During her performance with Lizzo last weekend on Saturday Night Live, Celisse Henderson paid tribute to Sister Rosetta Tharpe—and we are so here for it.
Singer-songwriter and multi-instrumentalist Celisse Henderson has been on our radar for years now, which is why we are so psyched to see her getting the attention she deserves following her guitar performance with none other than Lizzo on Saturday Night Live last weekend.
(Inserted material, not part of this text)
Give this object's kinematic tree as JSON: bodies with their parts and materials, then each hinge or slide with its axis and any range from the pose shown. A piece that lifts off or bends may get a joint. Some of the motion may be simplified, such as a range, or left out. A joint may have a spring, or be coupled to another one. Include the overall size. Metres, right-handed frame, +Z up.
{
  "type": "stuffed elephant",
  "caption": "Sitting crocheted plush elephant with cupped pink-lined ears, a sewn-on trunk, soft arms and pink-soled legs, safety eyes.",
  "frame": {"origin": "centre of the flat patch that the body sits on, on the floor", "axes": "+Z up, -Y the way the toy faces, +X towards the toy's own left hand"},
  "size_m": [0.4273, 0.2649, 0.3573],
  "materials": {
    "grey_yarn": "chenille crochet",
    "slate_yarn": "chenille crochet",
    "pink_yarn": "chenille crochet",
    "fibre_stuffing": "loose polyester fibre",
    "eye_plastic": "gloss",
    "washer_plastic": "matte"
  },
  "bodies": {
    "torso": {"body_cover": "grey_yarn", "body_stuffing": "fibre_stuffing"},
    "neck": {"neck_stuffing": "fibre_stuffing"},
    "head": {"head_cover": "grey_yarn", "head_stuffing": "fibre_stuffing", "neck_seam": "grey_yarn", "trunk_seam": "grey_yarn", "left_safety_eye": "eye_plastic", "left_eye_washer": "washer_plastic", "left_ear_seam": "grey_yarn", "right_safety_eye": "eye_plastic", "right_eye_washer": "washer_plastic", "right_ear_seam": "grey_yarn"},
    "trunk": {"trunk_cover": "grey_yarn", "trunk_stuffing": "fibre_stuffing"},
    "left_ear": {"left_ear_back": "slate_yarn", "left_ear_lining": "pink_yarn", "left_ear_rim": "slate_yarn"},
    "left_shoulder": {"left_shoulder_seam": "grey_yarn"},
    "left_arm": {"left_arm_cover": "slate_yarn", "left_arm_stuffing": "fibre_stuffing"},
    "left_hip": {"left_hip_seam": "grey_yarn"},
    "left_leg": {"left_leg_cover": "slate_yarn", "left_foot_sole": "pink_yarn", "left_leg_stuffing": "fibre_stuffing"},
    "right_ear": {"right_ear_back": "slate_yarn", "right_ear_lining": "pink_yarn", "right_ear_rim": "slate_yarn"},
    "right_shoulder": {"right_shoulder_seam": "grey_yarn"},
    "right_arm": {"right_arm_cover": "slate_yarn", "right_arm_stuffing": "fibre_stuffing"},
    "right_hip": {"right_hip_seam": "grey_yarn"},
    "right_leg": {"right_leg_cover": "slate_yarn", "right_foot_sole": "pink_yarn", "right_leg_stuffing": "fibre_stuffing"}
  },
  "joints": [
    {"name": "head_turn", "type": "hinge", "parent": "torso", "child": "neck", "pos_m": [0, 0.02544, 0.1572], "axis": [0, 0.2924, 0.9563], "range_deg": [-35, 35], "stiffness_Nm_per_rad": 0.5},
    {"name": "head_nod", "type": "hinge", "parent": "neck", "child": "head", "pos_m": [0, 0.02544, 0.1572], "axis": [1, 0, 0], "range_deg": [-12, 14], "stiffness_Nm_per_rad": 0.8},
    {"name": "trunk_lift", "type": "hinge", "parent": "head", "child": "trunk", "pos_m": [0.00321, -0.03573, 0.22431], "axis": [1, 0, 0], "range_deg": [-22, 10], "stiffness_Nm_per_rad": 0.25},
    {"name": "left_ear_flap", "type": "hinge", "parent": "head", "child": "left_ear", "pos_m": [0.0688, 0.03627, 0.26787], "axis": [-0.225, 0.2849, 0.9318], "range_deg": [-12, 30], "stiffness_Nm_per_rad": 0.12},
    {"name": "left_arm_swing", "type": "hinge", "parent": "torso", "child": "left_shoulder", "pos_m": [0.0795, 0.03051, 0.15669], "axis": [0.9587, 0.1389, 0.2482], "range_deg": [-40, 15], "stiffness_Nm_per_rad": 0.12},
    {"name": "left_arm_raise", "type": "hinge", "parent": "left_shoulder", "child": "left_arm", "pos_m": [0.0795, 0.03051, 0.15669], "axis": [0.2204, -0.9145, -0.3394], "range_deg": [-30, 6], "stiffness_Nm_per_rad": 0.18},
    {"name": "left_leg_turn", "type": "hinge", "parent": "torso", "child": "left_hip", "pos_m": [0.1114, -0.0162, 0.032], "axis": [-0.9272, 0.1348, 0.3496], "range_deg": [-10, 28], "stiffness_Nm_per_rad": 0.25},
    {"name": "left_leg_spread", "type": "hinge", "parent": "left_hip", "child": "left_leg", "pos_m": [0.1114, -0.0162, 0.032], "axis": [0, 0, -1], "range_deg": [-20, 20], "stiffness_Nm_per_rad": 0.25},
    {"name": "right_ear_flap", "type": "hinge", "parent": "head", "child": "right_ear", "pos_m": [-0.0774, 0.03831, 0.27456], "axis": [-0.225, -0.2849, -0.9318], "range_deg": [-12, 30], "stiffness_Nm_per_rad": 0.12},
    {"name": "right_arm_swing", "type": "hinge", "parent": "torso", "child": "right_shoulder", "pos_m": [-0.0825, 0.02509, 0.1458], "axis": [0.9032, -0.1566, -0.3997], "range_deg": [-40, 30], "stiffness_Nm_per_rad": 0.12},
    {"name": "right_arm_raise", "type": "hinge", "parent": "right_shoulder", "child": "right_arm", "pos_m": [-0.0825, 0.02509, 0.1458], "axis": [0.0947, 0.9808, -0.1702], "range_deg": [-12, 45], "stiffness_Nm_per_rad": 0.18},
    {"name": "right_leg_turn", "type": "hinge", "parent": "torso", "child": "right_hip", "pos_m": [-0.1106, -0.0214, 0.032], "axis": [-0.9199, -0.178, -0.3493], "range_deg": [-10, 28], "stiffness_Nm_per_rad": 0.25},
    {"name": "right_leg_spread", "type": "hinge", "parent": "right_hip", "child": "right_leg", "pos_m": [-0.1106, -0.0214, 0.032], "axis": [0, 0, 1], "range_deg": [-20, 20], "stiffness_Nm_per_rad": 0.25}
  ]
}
During the performance, Henderson paid homage to the legendary Sister Rosetta Tharpe during Lizzo’s chart-topping single, “Truth Hurts.” She opened the song alongside Lizzo, shredding an alternative opening to the song and adding incredible embellishments to the already infectious piano line. Henderson played a cream-colored Gibson SG custom electric guitar similar to one Tharpe played, a Gucci guitar strap with “SISTER” bedazzled down the front, and a fabulous coat reminiscent of one Tharpe wore in a classic photo. Henderson’s skilled guitar work added a rock ‘n’ roll element to “Truth Hurts”—a genre-bending addition that’s increasing in popularity and one that Tharpe pioneered during the late 1930s through the 1950s.
Among her many contributions to music, Tharpe (acknowledged as “the mother of rock ‘n’ roll”) pushed the boundaries of guitar in both rock ‘n’ roll and other genres. She was one of the very first recording guitarists to incorporate heavy distortion on her tracks, and she combined gospel, blues, and early R&B; religious and secular music; and notably, black and white audiences during the days of segregation. She influenced musicians such as Elvis Presley, Chuck Berry, Johnny Cash, Bob Dylan, and Eric Clapton, and in 2018 she was inducted into the Rock & Roll Hall of Fame.
“All of these ‘heroes’ we see are male, when, in fact, the amount of people who have no idea who Sister Rosetta Tharpe is, and [she] is literally the reason we have rock ‘n’ roll music… It came from this fabulous black woman! It really frustrates me to no end—and this is why She Shreds is so amazing—that when guitarists are talked about, talk about how few women’s names are on that list, right? But then when we go to women of color, it’s almost non existent, when rock ‘n’ roll music personified is a black woman. I feel this charge for being some part of changing this idea of what a guitarist looks like, what rock ‘n’ roll looks like, and what that really means. Just think how much more interesting and vibrant our musical landscape would be if we had more and more women, and more and more people of all backgrounds, who were willing to engage in the spaces where we’re traditionally told we’re not supposed to be.”Interview with Celisse Henderson by She Shreds managing editor, Cynthia Schemmer, for Lincoln Center
Henderson’s music is defined by her infectious hooks and her passionate and bluesy vocals. In the past, she has performed with artists ranging from Kesha, Macy Gray, Melissa Etheridge, Mariah Carey, and more recently, she was a touring member of the band Ghosts of the Forest. In early 2016, Henderson was featured in the She Shreds article, “10 Black Emerging Guitarists You Need To Pay Attention To.”
“As a vocalist, with so many years of experience, it’s really rare that I feel thrown by something, everything feels really controlled,” said Henderson in a 2017 Lincoln Center interview. “Whereas on guitar, it’s so guttural and in the moment.”
Henderson’s tribute to Tharpe is one example of the changing landscape of guitar, and the increasingly popular connection between the instrument and genres like R&B and hip-hop. Whereas Tharpe’s contributions went widely unrecognized during her lifetime, we believe women of color are at the forefront of the popularity of guitar in R&B, hip hop, and beyond. Like Henderson said, the idea of what a guitarist should look like is changing, and so is the idea of what a guitar can do—and She Shreds is here to continue supporting this evolution.
(Oh, and who was the other guitarist in Lizzo’s SNL band?! We’re dying to know!)